With the values from the Terraform outputs, you can now deploy the XTDB cluster. Run the following command, substituting the values as appropriate:
helm install xtdb-google-cloud oci://ghcr.io/xtdb/helm-xtdb-google-cloud \
--version 2.0.0-snapshot \
--namespace xtdb-deployment \
--set xtdbConfig.serviceAccount=xtdb-service-account \
--set xtdbConfig.gcpProjectId=<project_id> \
--set xtdbConfig.gcpBucket=<bucket_name>
The following are created by the templates:
-
A
StatefulSet
containing the XTDB nodes. -
A
PersistentVolumeClaim
for each member of theStatefulSet
(default size of 50 GiB). -
A
LoadBalancer
Kubernetes service to expose the XTDB cluster to the internet. -
A
ClusterIP
service for exposing the Prometheus metrics from the nodes.

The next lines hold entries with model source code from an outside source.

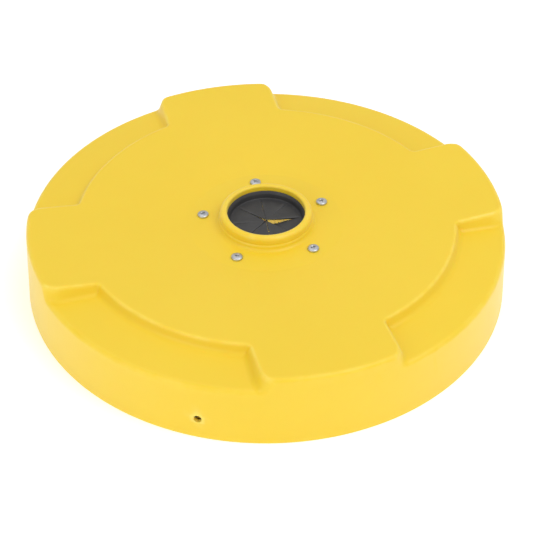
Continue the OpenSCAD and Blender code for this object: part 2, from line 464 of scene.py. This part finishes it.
materials = {
    "yellow": yellowPolyethylene(),
    "rubber": blackRubber(),
    "screw": zincMetal("brightZinc", (0.42, 0.43, 0.45), (0.60, 0.61, 0.63), (0.20, 0.20, 0.21), 0.24, 160.0),
    "plate": zincMetal("zincPlate", (0.52, 0.53, 0.55), (0.66, 0.67, 0.69), (0.30, 0.30, 0.31), 0.26, 70.0),
    "nylon": nylonInsert(),
    "floor": paleFloor(),
}
print("materials made")


# The moulded cover: one closed skin, made of rings that run from the underside of the rim,
# over the skirt and the raised top, down the throat and back out along the inside

coverShape = {
    "seatHeight": 79 * mm,         # the flat seat round the collar
    "seatRadius": 102 * mm,
    "dishSlope": 5.22,             # degrees, from the seat out to the edge
    "lowFloor": 79 * mm,           # the flat low sectors between the arms
    "wall": 5 * mm,
    "skirtLean": 4.3,
    "edgeRadius": 6 * mm,
    "centreRadius": 247 * mm,
    "armHalf": 82 * mm,
    "stepLean": 22,
    "stepEdgeRadius": 4 * mm,
    "stepFootRadius": 8 * mm,
    "innerCornerRadius": 5 * mm,   # where an arm meets the raised centre, in plan
    "armCornerRadius": 18 * mm,    # where an arm meets the skirt, in plan
    "edgeDraw": 6 * mm,            # how far the skirt has leaned in at its top edge
    "throatRadius": 51 * mm,
    "lipInnerRadius": 3 * mm,
    "lipOuterRadius": 5.5 * mm,
    "lipOuter": 60.4 * mm,
    "collarFoot": 62 * mm,
    "collarFillet": 6 * mm,
    "beadLine": 8 * mm,            # a shallow line round the collar, this far above the seat
    "beadStand": 0.3 * mm,         # how far the collar's wall stands out above that line
    "rimEdge": 1.8 * mm,
    "holeRadius": 5 * mm,
    "holeSides": 40,
    # where the columns of points run: beside the arms' edges, across the arms and between them
    "armEdgeFrom": 66 * mm,
    "armEdgeTo": 107 * mm,
    "armEdgeStep": 1.3 * mm,
    "armMiddle": 58 * mm,
    "columnsBetween": 28,
    "fanFrom": 243 * mm,           # radii between which the columns run parallel along the arms
    "fanTo": 303.5 * mm,
}


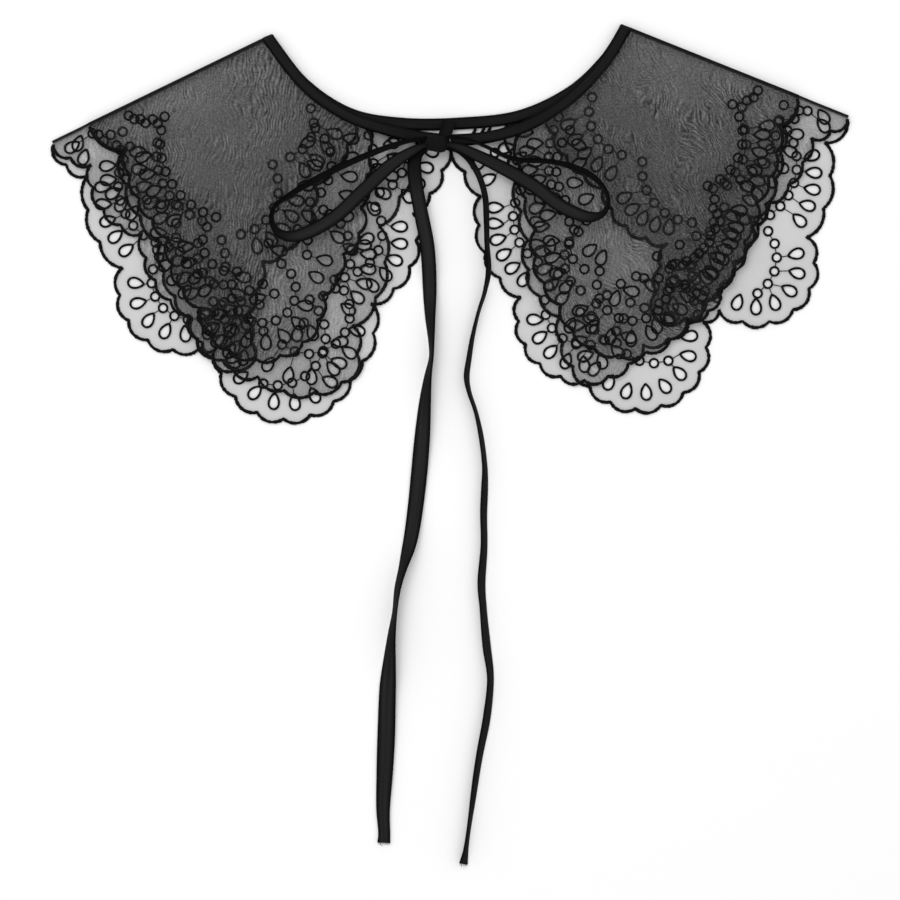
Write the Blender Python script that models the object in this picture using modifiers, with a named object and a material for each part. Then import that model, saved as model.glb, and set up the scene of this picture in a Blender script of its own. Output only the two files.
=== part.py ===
"""A two-tier embroidered organza collar, folded flat at its shoulders and tied with a tape bow.

Each wing of each tier is one sheet: a back panel below, a fold along the shoulder, a front panel above.
Lengths in the tables are millimetres. The collar lies face up with its neck towards +Y.
"""

import math
from collections import namedtuple

import bmesh
import bpy
from mathutils import Vector

MM = 0.001
# The middle of the collar's outline in plan, measured without the free ends of the tie
ORIGIN_X = 0.147
ORIGIN_Y = 3.677

# Cloth walls and the gaps between them
ORGANZA = 1.0
SEAM_GAP = 0.3
FOLD_CLEARANCE = 2 * SEAM_GAP
LAYER_STEP = ORGANZA + SEAM_GAP
BAND_WIDTH = 6.6
BAND_THICKNESS = 2 * ORGANZA + SEAM_GAP
TAPE = 1.0
FOLD_STEPS = 8

# Heights of the layers' middles, counted from the surface that the collar lies on
BACK_UPPER_Z = ORGANZA / 2
BACK_LOWER_Z = BACK_UPPER_Z + LAYER_STEP
FRONT_LOWER_Z = BACK_LOWER_Z + LAYER_STEP
FRONT_UPPER_Z = FRONT_LOWER_Z + LAYER_STEP
FOLD_Z = (BACK_UPPER_Z + FRONT_UPPER_Z) / 2
BAND_FOLD_RADIUS = (BAND_THICKNESS + SEAM_GAP) / 2
LOWER_TOP = FRONT_LOWER_Z + ORGANZA / 2
UPPER_TOP = FRONT_UPPER_Z + ORGANZA / 2

# Each big lobe of an edge is an arc that rises from a chord, set with small scallops
SCALLOP_DEPTH = 2.7
SCALLOP_ROUNDNESS = 0.8
SCALLOP_STEPS = 4
BAND_STEPS = 7
SHORTEST_EDGE = 1.0

KNOT_CENTRE = (-7.2, 48.0, UPPER_TOP + SEAM_GAP + 3.1)
KNOT_HALF = (5.2, 4.4, 3.1)
KNOT_ROUNDNESS = 0.75
KNOT_SEGMENTS = 20
KNOT_RINGS = 12

Wing = namedtuple("Wing", "corner lower_tip upper_tip")
Lobe = namedtuple("Lobe", "cusp_x cusp_y rise scallops")
Station = namedtuple("Station", "x y")
Turn = namedtuple("Turn", "x y width lean lift")
Lay = namedtuple("Lay", "x y width lean under")

# The shoulder folds: where the fold starts at the neck, and where each tier's fold ends
WINGS = {
    "left": Wing(corner=(-99.5, 104.5), lower_tip=(-218.0, 47.0), upper_tip=(-198.0, 56.7)),
    "right": Wing(corner=(96.0, 110.0), lower_tip=(218.5, 61.0), upper_tip=(191.0, 72.0)),
}

# The scalloped edges, from the fold's end round to the neckband: a row for each big lobe.
# A lobe runs from its own cusp to the next row's, and the last one to the neckband.
EDGES = {
    ("lower", "left", "back"): (
        Lobe(-218.0, 47.0, 3.5, 2),
        Lobe(-199.0, 30.0, 7.5, 3),
        Lobe(-180.0, -21.0, 18.5, 5),
        Lobe(-137.5, -64.5, 0.4, 1),
        Lobe(-128.0, -64.0, 45.5, 9),
        Lobe(-53.5, -53.0, 9.0, 3),
        Lobe(-39.0, 2.0, 6.0, 3),
    ),
    ("lower", "left", "front"): (
        Lobe(-218.0, 47.0, 2.0, 2),
        Lobe(-197.0, 36.0, 9.0, 4),
        Lobe(-169.0, -2.0, 6.5, 4),
        Lobe(-143.0, -47.0, 9.0, 4),
        Lobe(-105.5, -80.5, 27.5, 6),
        Lobe(-43.5, -40.5, 10.5, 4),
        Lobe(-20.5, 9.0, 3.5, 3),
    ),
    ("lower", "right", "back"): (
        Lobe(218.5, 61.0, 2.0, 1),
        Lobe(206.0, 48.0, 7.0, 3),
        Lobe(196.0, -4.0, 26.0, 6),
        Lobe(148.0, -43.5, 0.4, 1),
        Lobe(139.0, -50.5, 29.0, 7),
        Lobe(77.0, -86.0, 5.0, 3),
        Lobe(61.0, -47.5, 7.0, 3),
        Lobe(43.0, -5.5, 1.5, 4),
    ),
    ("lower", "right", "front"): (
        Lobe(218.5, 61.0, 1.5, 2),
        Lobe(198.5, 50.5, 6.0, 4),
        Lobe(164.0, 7.0, 6.0, 4),
        Lobe(138.5, -39.5, 6.0, 3),
        Lobe(106.0, -63.0, 32.5, 8),
        Lobe(39.0, -37.0, 9.0, 4),
        Lobe(17.0, 18.5, 1.0, 2),
    ),
    ("upper", "left", "back"): (
        Lobe(-198.0, 56.7, 1.0, 1),
        Lobe(-180.5, 43.0, 5.5, 3),
        Lobe(-158.5, -7.0, 4.5, 3),
        Lobe(-142.0, -48.5, 7.0, 3),
        Lobe(-111.0, -75.5, 3.0, 2),
        Lobe(-114.0, -48.5, 2.0, 2),
        Lobe(-103.5, -17.0, 9.0, 4),
        Lobe(-75.5, 25.5, 4.5, 3),
    ),
    ("upper", "left", "front"): (
        Lobe(-198.0, 56.7, 1.5, 1),
        Lobe(-178.0, 44.0, 5.0, 4),
        Lobe(-154.0, -4.5, 5.0, 3),
        Lobe(-136.5, -43.0, 31.0, 7),
        Lobe(-70.5, -36.0, 2.0, 2),
        Lobe(-59.0, -13.0, 4.0, 2),
        Lobe(-49.0, 12.0, 1.5, 3),
    ),
    ("upper", "right", "back"): (
        Lobe(191.0, 72.0, 0.5, 1),
        Lobe(183.0, 57.0, 2.0, 3),
        Lobe(173.5, 14.0, 2.0, 3),
        Lobe(155.5, -17.5, 2.0, 2),
        Lobe(141.0, -38.5, 5.5, 2),
        Lobe(113.0, -48.5, 2.0, 3),
        Lobe(120.0, -7.0, 8.0, 4),
        Lobe(85.0, 23.5, 6.5, 4),
    ),
    ("upper", "right", "front"): (
        Lobe(191.0, 72.0, 1.0, 1),
        Lobe(180.5, 57.0, 3.0, 3),
        Lobe(168.0, 15.0, 5.0, 4),
        Lobe(146.5, -33.0, 5.0, 2),
        Lobe(130.0, -48.5, 24.0, 6),
        Lobe(61.0, -41.0, 5.5, 3),
        Lobe(47.5, 0.0, 3.0, 3),
    ),
}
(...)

To check the status of the XTDB statefulset, run:
kubectl get statefulset --namespace xtdb-deployment
To view the logs of the first StatefulSet member, run:
kubectl logs -f xtdb-statefulset-0 --namespace xtdb-deployment
Customizing the XTDB Deployment
The above deployment uses the helm-xtdb-google-cloud
chart defaults, individually setting the terraform outputs as xtdbConfig
settings using the command line.
For more information on the available configuration options and fetching the charts locally for customization, see the helm-xtdb-google-cloud
Helm documentation
Accessing the XTDB Cluster
Once the XTDB cluster is up and running, you can access it via the LoadBalancer service that was created.
To get the external IP of the LoadBalancer service, run:
kubectl get svc xtdb-service --namespace xtdb-deployment
This will return the external IP of the LoadBalancer service.
You can use this IP to access the XTDB cluster via the Postgres Wire Server (on port 5432
), or over the HTTP Server (on port 3000
).
To check the status of the XTDB cluster using the HTTP server, run:
curl -X POST http://$ExternalIP:8080/healthz/alive
# alternatively `/healthz/started`, `/healthz/ready`
If the above command succeeds, you now have a load-balanced XTDB cluster accessible over the internet.